Handling dissemination failures

  • The Project Manager should configure their GitHub settings so that they will receive alert emails if any of the processes fails. For the processes which only run once a month, it is also worth actively checking their status on the day of the run, by viewing the relevant Action page.
  • Detailed instructions on investigating failures are available here.
  • For Crossref, the process itself may succeed, but Crossref may later report back an error via email to [email protected] (an alias of [email protected]). Email filters ensure that any such emails go into the subfolder Crossref submissions > Error reports. This subfolder should be regularly checked in case of errors which the publisher needs to rectify. Once any error report email has been dealt with, it can be moved to the subfolder Crossref submissions > Checked.
  • Crossref have some helpful documentation on troubleshooting error reports.

Other maintenance

  • Each process can be enabled and disabled at the relevant Action link.

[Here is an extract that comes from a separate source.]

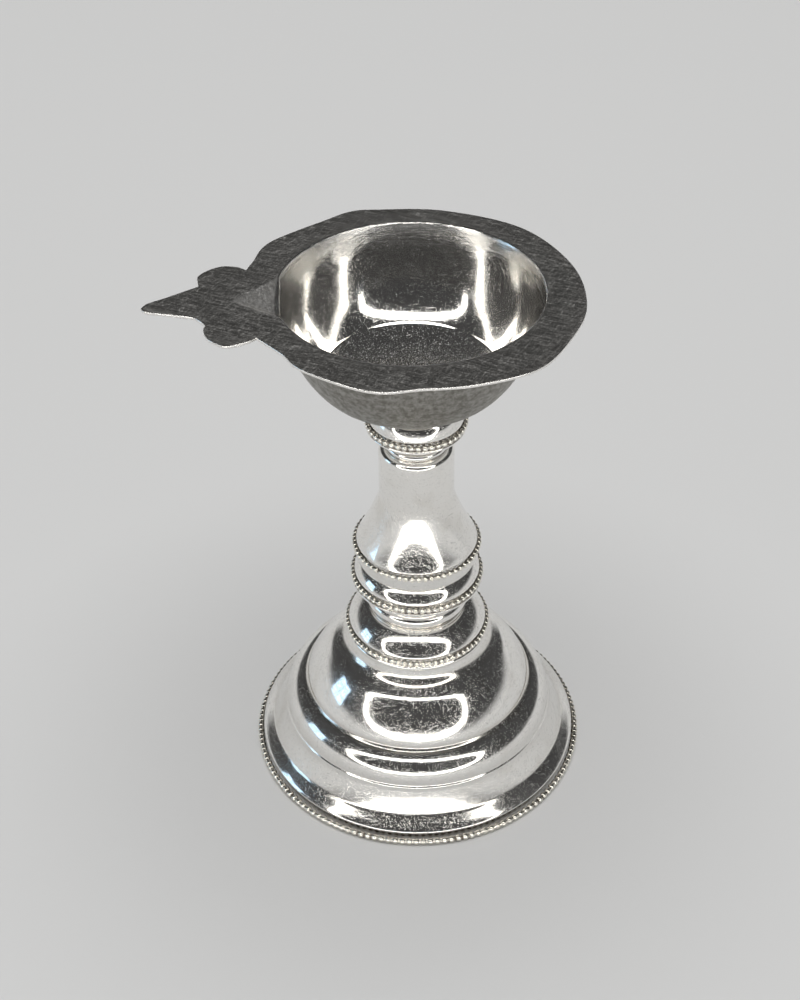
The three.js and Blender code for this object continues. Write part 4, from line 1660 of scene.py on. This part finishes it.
class BowlSkin:
    """Gathers the faces of the bowl's skin and the zone values of its points."""

    fade = 0.3
    spout_fade = 0.35
    brim_fade = 3.2
    zone_names = ("satin", "spout", "under", "cut", "brim", "floor")

    def __init__(self, bowl: Bowl) -> None:
        """Starts empty.

        Args:
            bowl: The bowl, for its sizes.
        """
        self.bowl = bowl
        self.points: list[Triple] = []
        self.faces: list[list[int]] = []
        self.zones: list[tuple[float, ...]] = []

    def add(self, x: float, y: float, z: float, upper: bool, cut: float = 0.0) -> int:
        """Adds a point with its zone values.

        Args:
            x: Its place across the lamp, from the stem's axis.
            y: Its place along the lamp.
            z: Its height.
            upper: Whether it is on the upper face or the cut edge.
            cut: 1 on the cut edge.

        Returns:
            The point's index.
        """
        bowl = self.bowl
        radius = math.hypot(x - bowl.shift[0], y - bowl.shift[1])
        channel = float(bowl.channel_depth(np.array(x), np.array(y)))
        outside = min(1.0, max(0.0, (radius - bowl.mouth) / self.fade + 0.5))
        in_spout = min(1.0, channel / self.spout_fade) * outside
        brim = min(1.0, max(0.0, 1.6 - (bowl.rim - z) / self.brim_fade)) * (1 - outside)
        floor = min(1.0, max(0.0, (bowl.groove[0] - radius) / self.fade))
        self.points.append((STEM[0] + x, STEM[1] + y, z))
        if upper:
            self.zones.append((outside * (1 - in_spout), in_spout, 0.0, cut, brim, floor))
        else:
            self.zones.append((0.6 * outside, 0.0, 1.0, cut, 0.0, 0.0))
        return len(self.points) - 1

    def ring(self, places: np.ndarray, height: Callable) -> list[int]:
        """Adds a ring of points on one of the two faces.

        Args:
            places: The points in plan.
            height: The face's height function.

        Returns:
            Their indices.
        """
        heights = height(places[:, 0], places[:, 1])
        upper = height == self.bowl.top_height
        return [self.add(x, y, z, upper) for (x, y), z in zip(places, heights)]

    def edge_ring(self, places: np.ndarray, drop: float) -> list[int]:
        """Adds a ring of points on the cut edge, at a drop under the rim.

        Args:
            places: The points in plan.
            drop: Their height over the rim, 0 or less.

        Returns:
            Their indices.
        """
        heights = self.bowl.rim + drop - self.bowl.warp(places[:, 0], places[:, 1])
        return [self.add(x, y, z, True, 1.0) for (x, y), z in zip(places, heights)]

    def polar_face(self, outer: list[int], stations: Sequence[float], height: Callable, upper: bool,
                   spread: int) -> None:
        """Fills one face between the dish's axis and an outer loop of points.

        Args:
            outer: The points of the outer loop, counter-clockwise.
            stations: Distances from the dish's axis, the first of them 0.
            height: The face's height function.
            upper: Whether this is the upper face.
            spread: How many rows lie between the last station and the outer loop.
        """
        centre = np.array(self.bowl.shift)
        ends = np.array([self.points[i][:2] for i in outer]) - np.array(STEM)
        away = ends - centre
        lengths = np.hypot(*away.T)
        heading = away / lengths[:, None]
        rows: list[np.ndarray] = [centre + heading * station for station in stations[1:]]
        last = stations[-1]
        for step in range(1, spread):
            rows.append(centre + heading * (last + (lengths - last) * step / spread)[:, None])
        count = len(outer)
        middle = self.add(*centre, float(height(*(np.array([c]) for c in centre))[0]), upper)
        before = [middle] * count
        for row in [*rows, None]:
            if row is None:
                now = outer
            else:
                heights = height(row[:, 0], row[:, 1])
                now = [self.add(x, y, z, upper) for (x, y), z in zip(row, heights)]
            for k in range(count):
                n = (k + 1) % count
                corners = list(dict.fromkeys([before[k], now[k], now[n], before[n]]))
                self.faces.append(corners if upper else corners[::-1])
            before = now

    def flat_face(self, loop: list[int], upper: bool) -> None:
        """Fills the flat outer part of the tab, whose loop runs counter-clockwise seen from above."""
        self.faces.append(loop if upper else loop[::-1])

    def strips(self, rings: Sequence[list[int]]) -> None:
        """Joins rings of the cut edge, from the upper face down to the lower one.

        Args:
            rings: The rings' points, from the top down.
        """
        for upper, lower in zip(rings, rings[1:]):
            count = len(upper)
            for k in range(count):
                n = (k + 1) % count
                self.faces.append([upper[k], lower[k], lower[n], upper[n]])

    def finish(self, name: str) -> bpy.types.Object:
        """Makes the object, with its flat faces cut into triangles.

        Args:
            name: The piece's name.

        Returns:
            The bowl's skin.
        """
        made = mesh_object(name, np.array(self.points), self.faces, 55.0)
        for zone, values in zip(self.zone_names, np.array(self.zones).T):
            point_values(made, zone, values)
        shape = bmesh.new()
        shape.from_mesh(made.data)
        bmesh.ops.triangulate(shape, faces=[f for f in shape.faces if len(f.verts) > 4])
        shape.to_mesh(made.data)
        shape.free()
        return made


@dataclass
class Studio:
    """The pale floor, the soft lights and the camera."""

    floor_radius: float = 700.0
    floor_colour: Triple = (0.64, 0.64, 0.635)
    ceiling_colour: Triple = (0.05, 0.05, 0.05)
    horizon: Point = (0.03, 0.2)
    frame_centre: Triple = (0.0, -266.0, 187.0)
    frame_half: Point = (340.0, 145.0)
    frame_bar: float = 40.0
    frame_squareness: Point = (4.2, 2.3)
    frame_lean: float = -32.0
    frame_turn: float = -3.0
    frame_strength: float = 7.0
    frame_colour: Triple = (1.0, 0.985, 0.955)
    pane: Point = (60.0, 140.0 / 3)
    pane_gap: float = 5.0
    window_centre: Triple = (0.0, -420.0, 130.0)
    window_lean: float = 10.0
    window_turn: float = -88.0
    window_strength: float = 2.2
    window_colour: Triple = (0.55, 0.78, 1.0)
    fill_size: float = 2800.0
    fill_energy: float = 61.0
    fill_height: float = 2200.0
    fill_behind: float = 100.0
    lens: float = 60.12
    eye: Triple = (-2.16, -219.84, 229.25)
    pitch: float = 38.63
    yaw: float = 0.166
    roll: float = -0.7127
    spout_turn: float = -5.5

    def build(self) -> None:
        """Makes the floor, the world, the lights and the camera."""
        self.floor()
        self.world()
        self.light_frame()
        self.side_window()
        self.fill()
        self.camera()

    def turned(self) -> Matrix:
        """From the photographer's axes at the stem's foot to the lamp's own."""
        turn = Matrix.Rotation(math.radians(self.spout_turn), 4, "Z")
        return Matrix.Translation((STEM[0] * MM, 0.0, 0.0)) @ turn

    def floor(self) -> None:
        """The pale floor, a disc far wider than the lamp."""
        count = 96
        around = [(self.floor_radius * math.cos(2 * math.pi * k / count),
                   self.floor_radius * math.sin(2 * math.pi * k / count), 0.0) for k in range(count)]
        made = mesh_object("pale_floor", np.array(around), [tuple(range(count))])
        shader = Shader("pale_floor")
        shader.set(Base_Color=(*self.floor_colour, 1.0), Roughness=0.85)
        made.data.materials.append(shader.material)

    def world(self) -> None:
        """A pale horizon that falls off to a dim ceiling."""
        world = bpy.data.worlds.new("studio")
        bpy.context.scene.world = world
        world.use_nodes = True
        tree = world.node_tree
        tree.nodes.clear()
        where = add_node(tree, "ShaderNodeTexCoord")
        split = add_node(tree, "ShaderNodeSeparateXYZ", {}, {0: where.outputs["Generated"]})
        ramp = add_node(tree, "ShaderNodeValToRGB", {}, {0: split.outputs[2]})
        ramp.color_ramp.interpolation = "EASE"
        for i, colour in enumerate((self.floor_colour, self.ceiling_colour)):
            ramp.color_ramp.elements[i].position = self.horizon[i]
            ramp.color_ramp.elements[i].color = (*colour, 1.0)
        background = add_node(tree, "ShaderNodeBackground", {}, {0: ramp.outputs[0]})
        add_node(tree, "ShaderNodeOutputWorld", {}, {0: background.outputs[0]})

    def facing(self, centre: Vector, lean: float, turn: float) -> Matrix:
        """A place in the photographer's axes that faces the lamp.

        Args:
            centre: The place, in millimetres from the stem's foot.
            lean: How far it leans, in degrees.
            turn: How far it is carried round the stem, in degrees.

        Returns:
            The transform from a flat shape at the origin to that place, in metres.
        """
        return (self.turned() @ Matrix.Rotation(math.radians(turn), 4, "Z") @ Matrix.Translation(centre * MM)
                @ Matrix.Rotation(math.radians(lean - 90), 4, "X"))

    def light_frame(self) -> None:
        """The soft light, an oval ring that is squarer above than below, which the camera looks through."""
        count = 128
        angles = np.arange(count) * 2 * math.pi / count
        power = 2 / np.where(np.sin(angles) < 0, *self.frame_squareness)
        across, down = (np.sign(wave) * np.abs(wave) ** power for wave in (np.cos(angles), np.sin(angles)))
        wide, high = self.frame_half
        loops = [np.column_stack([across * (wide + grow), down * (high + grow), 0 * down])
                 for grow in (self.frame_bar / 2, -self.frame_bar / 2)]
        faces = [(k, (k + 1) % count, count + (k + 1) % count, count + k) for k in range(count)]
        made = mesh_object("light_frame", np.vstack(loops), faces)
        made.data.transform(self.facing(Vector(self.frame_centre), self.frame_lean, self.frame_turn))
        self.glow(made, self.frame_colour, self.frame_strength)

    def side_window(self) -> None:
        """A small cool light of six panes, low at the left."""
        (width, height), gap = self.pane, self.pane_gap
        vertices, faces = [], []
        for column in range(2):
            for row in range(3):
                left, low = column * (width + gap) - width, row * (height + gap) - height * 1.5
                start = len(vertices)
                vertices += [(left, low, 0.0), (left + width, low, 0.0),
                             (left + width, low + height, 0.0), (left, low + height, 0.0)]
                faces.append(tuple(range(start, start + 4)))
        made = mesh_object("side_window", np.array(vertices), faces)
        made.data.transform(self.facing(Vector(self.window_centre), self.window_lean, self.window_turn))
        self.glow(made, self.window_colour, self.window_strength)

    def glow(self, made: bpy.types.Object, colour: Triple, strength: float) -> None:
        """Makes a stage object a lamp that only gloss sees.

        Args:
            made: The object.
            colour: Its light's colour.
            strength: Its light's strength.
        """
        shader = Shader(made.name)
        emission = shader.node("ShaderNodeEmission", {}, {"Color": (*colour, 1.0), "Strength": strength})
        output = next(n for n in shader.tree.nodes if n.bl_idname == "ShaderNodeOutputMaterial")
        shader.tree.links.new(emission.outputs[0], output.inputs[0])
        made.data.materials.append(shader.material)
        made.visible_camera = False
        made.visible_diffuse = False
        made.visible_shadow = False

    def fill(self) -> None:
        """A large soft lamp overhead that lights the floor evenly, and that polished metal doesn't mirror."""
        lamp = bpy.data.lights.new("overhead_fill", "AREA")
        lamp.shape = "DISK"
        lamp.size = self.fill_size * MM
        lamp.energy = self.fill_energy
        made = bpy.data.objects.new("overhead_fill", lamp)
        made.location = (STEM[0] * MM, self.fill_behind * MM, self.fill_height * MM)
        made.visible_glossy = False
        bpy.context.scene.collection.objects.link(made)

    def camera(self) -> None:
        """The camera at the photographer's eye."""
        data = bpy.data.cameras.new("eye")
        data.lens = self.lens
        made = bpy.data.objects.new("eye", data)
        place = Matrix.Translation(Vector(self.eye) * MM)
        look = (Matrix.Rotation(math.radians(self.yaw), 4, "Z")
                @ Matrix.Rotation(math.radians(90 - self.pitch), 4, "X")
                @ Matrix.Rotation(math.radians(self.roll), 4, "Z"))
        made.matrix_world = self.turned() @ place @ look
        data.clip_start, data.clip_end = 0.005, 20.0
        bpy.context.scene.collection.objects.link(made)
        bpy.context.scene.camera = made
        bpy.context.scene.view_settings.view_transform = "Standard"


def main() -> None:
    """Builds the lamp from its foot up and the studio round it."""
    logging.basicConfig(level=logging.INFO, format="%(name)s: %(message)s")
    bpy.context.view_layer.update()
    shop = Workshop()
    for assembly in (Foot, Knop, MiddleDisc, Bell, Collar, Fittings, Bowl):
        assembly(shop).build()
    Studio().build()


if __name__ == "__main__":
    main()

  • Note that "scheduled workflows are automatically disabled when no repository activity has occurred in 60 days". This is unlikely to happen often while Thoth is under active development, but if the repository has been inactive for close to 60 days, the warning banner below will be displayed. Click on "Continue running workflow" for each process in turn to prevent them from being automatically disabled.
  • Some processes have an additional [XX]_ENV_EXCEPTIONS repository variable, which stores a list of works which should be excluded from the automatic upload process. The Project Manager can add additional Thoth Work IDs to this list if required.

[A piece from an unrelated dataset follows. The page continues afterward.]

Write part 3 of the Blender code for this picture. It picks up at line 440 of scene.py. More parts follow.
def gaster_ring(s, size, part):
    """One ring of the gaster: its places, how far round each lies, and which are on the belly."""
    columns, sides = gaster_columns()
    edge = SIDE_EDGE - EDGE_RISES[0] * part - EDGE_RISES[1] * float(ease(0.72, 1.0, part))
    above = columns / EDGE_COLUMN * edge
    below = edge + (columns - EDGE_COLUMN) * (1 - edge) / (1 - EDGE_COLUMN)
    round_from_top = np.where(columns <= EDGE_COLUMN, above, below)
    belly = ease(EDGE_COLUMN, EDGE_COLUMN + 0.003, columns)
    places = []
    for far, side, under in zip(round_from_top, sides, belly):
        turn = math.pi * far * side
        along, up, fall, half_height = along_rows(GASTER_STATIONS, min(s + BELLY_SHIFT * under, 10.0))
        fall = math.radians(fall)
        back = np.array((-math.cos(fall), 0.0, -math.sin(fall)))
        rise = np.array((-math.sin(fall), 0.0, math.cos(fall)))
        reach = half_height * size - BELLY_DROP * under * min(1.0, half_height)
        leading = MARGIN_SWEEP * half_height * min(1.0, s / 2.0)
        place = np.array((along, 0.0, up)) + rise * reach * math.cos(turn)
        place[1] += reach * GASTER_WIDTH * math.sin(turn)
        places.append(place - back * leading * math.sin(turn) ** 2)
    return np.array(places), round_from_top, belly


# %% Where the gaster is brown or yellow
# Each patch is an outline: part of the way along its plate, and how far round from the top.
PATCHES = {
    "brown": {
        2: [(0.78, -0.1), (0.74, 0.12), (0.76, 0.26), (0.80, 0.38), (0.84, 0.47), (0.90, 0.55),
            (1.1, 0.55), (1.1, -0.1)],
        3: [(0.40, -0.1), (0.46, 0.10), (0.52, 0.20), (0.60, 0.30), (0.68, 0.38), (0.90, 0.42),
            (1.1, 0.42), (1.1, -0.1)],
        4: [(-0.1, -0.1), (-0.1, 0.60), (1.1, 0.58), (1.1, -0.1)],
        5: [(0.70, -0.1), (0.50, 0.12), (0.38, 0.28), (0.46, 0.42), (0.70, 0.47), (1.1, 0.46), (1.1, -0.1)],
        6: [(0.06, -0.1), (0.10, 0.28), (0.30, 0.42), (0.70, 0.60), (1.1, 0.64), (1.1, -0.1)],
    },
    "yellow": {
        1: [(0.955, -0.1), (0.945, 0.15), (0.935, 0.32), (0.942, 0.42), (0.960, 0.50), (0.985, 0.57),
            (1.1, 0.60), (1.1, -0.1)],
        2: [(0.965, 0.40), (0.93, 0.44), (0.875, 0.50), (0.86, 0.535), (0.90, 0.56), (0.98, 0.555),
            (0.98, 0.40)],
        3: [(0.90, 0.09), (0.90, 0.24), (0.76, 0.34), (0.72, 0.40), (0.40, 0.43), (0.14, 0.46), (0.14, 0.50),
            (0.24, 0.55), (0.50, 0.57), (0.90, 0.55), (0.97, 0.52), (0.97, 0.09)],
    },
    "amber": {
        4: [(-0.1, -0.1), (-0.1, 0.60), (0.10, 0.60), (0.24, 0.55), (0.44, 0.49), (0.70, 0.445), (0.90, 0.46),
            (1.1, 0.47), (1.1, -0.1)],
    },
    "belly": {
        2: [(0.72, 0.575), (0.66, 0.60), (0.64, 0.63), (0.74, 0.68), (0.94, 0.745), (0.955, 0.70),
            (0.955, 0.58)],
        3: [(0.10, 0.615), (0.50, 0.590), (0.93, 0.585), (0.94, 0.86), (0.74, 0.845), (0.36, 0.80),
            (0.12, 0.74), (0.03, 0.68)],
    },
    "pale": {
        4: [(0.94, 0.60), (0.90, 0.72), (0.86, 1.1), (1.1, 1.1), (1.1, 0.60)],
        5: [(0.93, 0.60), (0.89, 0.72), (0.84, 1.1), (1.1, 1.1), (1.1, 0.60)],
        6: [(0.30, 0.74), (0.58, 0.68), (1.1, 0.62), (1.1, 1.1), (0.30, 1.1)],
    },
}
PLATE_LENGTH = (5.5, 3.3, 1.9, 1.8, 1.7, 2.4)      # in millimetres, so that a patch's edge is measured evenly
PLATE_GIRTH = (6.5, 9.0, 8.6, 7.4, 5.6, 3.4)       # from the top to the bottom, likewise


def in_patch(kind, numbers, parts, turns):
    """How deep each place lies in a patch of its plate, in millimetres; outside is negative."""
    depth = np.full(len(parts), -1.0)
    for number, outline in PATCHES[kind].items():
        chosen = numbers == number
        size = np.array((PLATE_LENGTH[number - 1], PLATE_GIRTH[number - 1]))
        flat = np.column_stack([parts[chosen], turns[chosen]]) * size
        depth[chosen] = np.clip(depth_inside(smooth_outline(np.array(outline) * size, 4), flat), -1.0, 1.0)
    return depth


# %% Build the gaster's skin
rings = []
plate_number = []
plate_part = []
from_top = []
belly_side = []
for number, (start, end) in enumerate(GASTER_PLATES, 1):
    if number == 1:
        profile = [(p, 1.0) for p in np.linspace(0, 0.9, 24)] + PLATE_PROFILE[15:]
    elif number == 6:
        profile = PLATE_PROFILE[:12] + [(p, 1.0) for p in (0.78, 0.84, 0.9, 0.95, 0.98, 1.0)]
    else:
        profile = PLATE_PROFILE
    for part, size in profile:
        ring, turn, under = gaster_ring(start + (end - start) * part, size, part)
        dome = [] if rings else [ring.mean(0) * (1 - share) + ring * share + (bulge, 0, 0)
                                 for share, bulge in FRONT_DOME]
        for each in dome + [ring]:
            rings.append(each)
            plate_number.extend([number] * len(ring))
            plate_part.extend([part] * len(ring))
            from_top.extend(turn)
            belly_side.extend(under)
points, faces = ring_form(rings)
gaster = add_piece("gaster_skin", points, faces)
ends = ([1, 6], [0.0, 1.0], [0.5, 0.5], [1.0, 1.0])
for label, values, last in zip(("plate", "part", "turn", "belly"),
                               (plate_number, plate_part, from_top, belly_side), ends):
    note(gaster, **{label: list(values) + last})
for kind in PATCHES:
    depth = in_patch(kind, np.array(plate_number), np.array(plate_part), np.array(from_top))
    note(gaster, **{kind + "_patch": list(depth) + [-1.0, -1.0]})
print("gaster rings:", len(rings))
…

    • Currently for Internet Archive, the list represents legacy publications with no uploadable PDF version. Attempting to upload them would fail due to the lack of PDF.
    • Currently for Crossref, the list represents works with DOIs registered via an agency other than Crossref (e.g. DataCite). Attempting to submit them would look like it had succeeded, but would then trigger an error report with the message "Unknown publisher prefix".